Let us recall St. John 9:1-7 wherein Our Lord cured the blind man of Siloe, not by merely curing him directly, but by rubbing mud in his eyes and asking him to walk a great distance to wash off that mud and be cured. Likewise, God does not give us everything we want, as we want it, when we want it and as quickly as we want it. Rather, He asks us to obey His Word, follow His Will, and play the fool for Him on the superficial and temporary stage that is this earth.
It is only when we so obey that we will find God’s mission, the purpose of our lives in His service. To the extent that we care or concern ourselves with this world’s measure of sanity, popularity, political correctness or normality, we will distance ourselves from the flame that is God’s call in our lives.
To the world around her, St. Bernadette played the fool until the world saw something it could get out of Lourdes yet, much before the world saw value in Lourdes, Lourdes had much to offer this world. Likewise, we must play the fool for Our Lord, caring little of its measures and standards, but only of God’s.
During one of her visions, St. Bernadette was seen to hold a candle whose flame touched her fingers, yet the fingers did not burn.

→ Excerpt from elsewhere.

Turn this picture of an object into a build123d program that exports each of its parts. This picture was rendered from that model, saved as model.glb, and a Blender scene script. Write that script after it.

Ironically, this flame that does not burn according to the measures of this world has a dual representation in eternity. We can choose to be subjected to the flames of hell which also do not burn as earthly flames do, yet which make those fires far more terrible than mere worldly flames. In the alternative, we can choose to be the lights of Christ in this world, burning with love for Him and lighting the way for those in darkness. It is our role to make those in darkness see the eternal poverty of their condition, and seek the light, for how can one choose the light when one does not see it?

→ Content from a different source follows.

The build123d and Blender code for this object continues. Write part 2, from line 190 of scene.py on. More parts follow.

This Heavenly fire does not burn us as well, but it is no torture, for that fire is a passion for serving God and saving souls.
A simple town in France with such a profound and powerful message. A simple girl in mud playing the fool for her God so pure and clean amongst the grime of sin from a world that mocked her. As we progress through this Lent, let us willingly and joyfully play the fools for our God as the visionary of Lourdes so elegantly and beautifully did.